ChinookX is an Indigenous-owned company bridging the technology sector with Indigenous nations and peoples. We provide communities a mechanism for Indigenous ownership in the infrastructure of the future. This is our origin story.
Our logo represents the salmon within a broader ecosystem. In the Pacific Northwest, Indigenous peoples cherish a spiritual, cultural and economic relationship with the salmon. Pre-contact, salmon fuelled intertribal trade and commerce throughout these vast territories. Due to the cultural and linguistic diversity amongst Indigenous nations, a common trade language was needed to facilitate relationships. That language, a mix of several Indigenous languages, became known as Chinook Wawa (jargon).

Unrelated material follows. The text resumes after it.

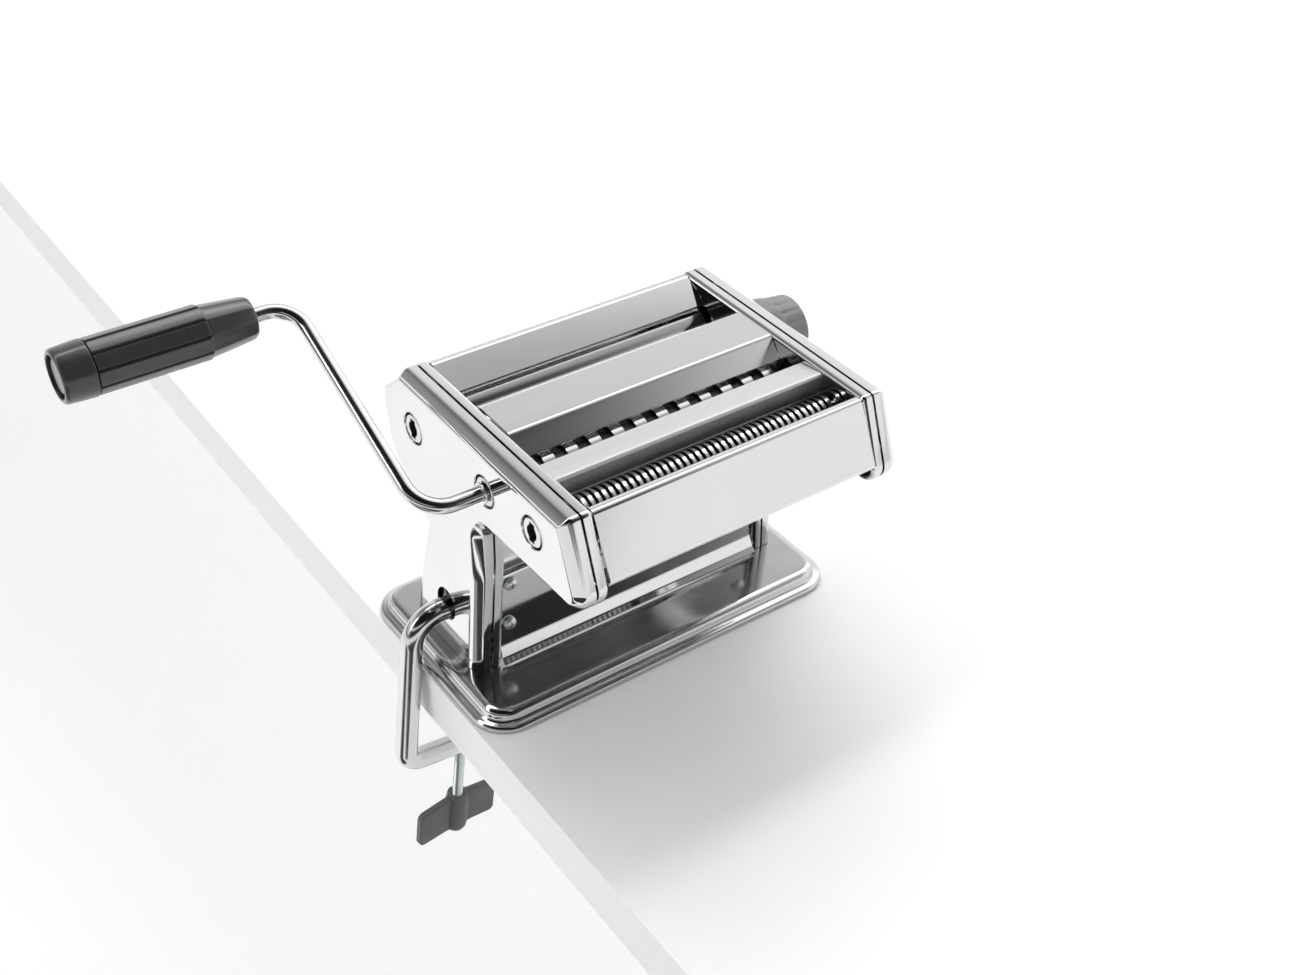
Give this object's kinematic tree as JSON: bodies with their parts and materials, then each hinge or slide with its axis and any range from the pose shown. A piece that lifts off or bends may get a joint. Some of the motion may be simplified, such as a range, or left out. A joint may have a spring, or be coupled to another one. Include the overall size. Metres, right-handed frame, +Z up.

It’s the spirit of this Chinook ecosystem that inspired the birth of ChinookX Technologies. Many Indigenous cultures are grounded in the principles of sustainability, reciprocity, interconnectedness, and decentralization of power and authority. These same principles are driving climate action and the rapid disruption of economic systems around the world. Indigenous ways of knowing and being are leading the charge in creating a more sustainable and equitable future for all.
In August 2017, at a restaurant in East Vancouver, three of the four ChinookX founders were having a casual discussion about how emerging technologies could support Indigenous economic independence. We’re nerds about this stuff. We have these talks all the time. Anyways, a question was raised at that table that became foundational to the start of the ChinookX journey: could you program Indigenous consensus protocols on a blockchain?
Many months went by without much action on the matter. But one of our founders, Lee White, became somewhat obsessed with answering that question. Okay, really obsessed. He first posed the question publicly at a ParTecK roundtable discussion, where a multi-disciplinary community of technology, ethics, and environment experts were exploring ways to apply tech to a greater service to life.
From there a modest private investment in Bitcoin led Lee to further research and workshop the idea. He partnered with @BlockchainUBC and Indigenous researchers to explore the commonalities between blockchain protocols and the decision-making mechanisms of traditional Indigenous governance. That quest became a building block of what our business model eventually grew to be.
The idea for ChinookX began as a dreamy conversation over beers on Commercial Drive one sunny afternoon. We have since grown into a network of business relationships underpinning a new model of Indigenous economic development and self-determination. Indigenous Innovation Districts: high performance data centres powering climate action.
Some of our team members are Indigenous to these lands now known as British Columbia and Canada. Some of us are settler-allies. But we all call these territories home. We all want to see a more sustainable and equitable economy. We all want a clean and prosperous future for future generations.